Michelle Bachelet disse ao Comité que as suas preocupações «continuam a aprofundar-se relativamente aos numerosos assassinatos e ferimentos» de palestinos pelas forças israelitas, bem como, cada vez mais, por colonos armados.

Ela declarou-se particularmente alarmada com os incidentes recorrentes de uso excessivo da força que levam à morte e ferimentos de crianças palestinas. Este ano, as forças israelitas mataram 16 crianças na Cisjordânia, incluindo Jerusalém Oriental.

Apelando a investigações e responsabilização, observou que «a impunidade crónica» tem sido repetidamente levantada em relatórios do Secretário-Geral e dela própria.

Disse que a violência relacionada com os colonos contra os palestinos se encontrava agora «em níveis alarmantemente elevados».

No ano passado, registaram-se 490 incidentes que resultaram em mortes, ferimentos e/ou danos materiais significativos, a maior incidência de violência dos colonos jamais registada pelas Nações Unidas.

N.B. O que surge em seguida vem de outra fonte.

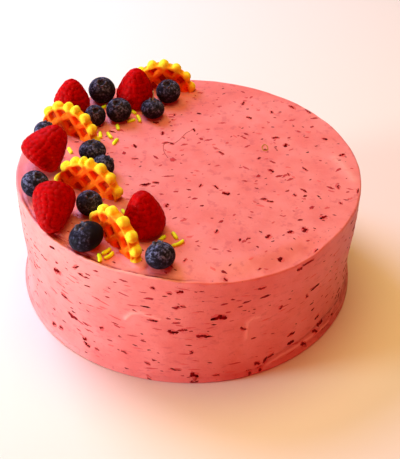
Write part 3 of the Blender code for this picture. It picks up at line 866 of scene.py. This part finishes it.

Actualmente, representa uma média de quase um incidente de violência dos colonos em cada dia.

As crianças são as mais afectadas

Para a Alta-Comissária, as crianças continuaram a sofrer um impacte desproporcionado devido aos ciclos recorrentes de escalada militar e de privação associada.

Relatórios dos parceiros da ONU indicam que 75% de todas as crianças em Gaza necessitam de apoio de saúde mental e psico-social, assim como de outros serviços.

Actualmente, 160 crianças palestinas estão detidas por Israel, algumas delas sem acusação, ao abrigo de regulamentos de detenção administrativa.

Ao abrigo do direito internacional, a detenção administrativa só é permitida em circunstâncias excepcionais. Para Michelle Bachelet, «não é este o caso actualmente nos TPO».

Concluiu dizendo que o seu Gabinete também continua a receber relatos «perturbadores» dos maus tratos infligidos a crianças durante a sua prisão, transferência, interrogatório e detenção pelas autoridades israelitas.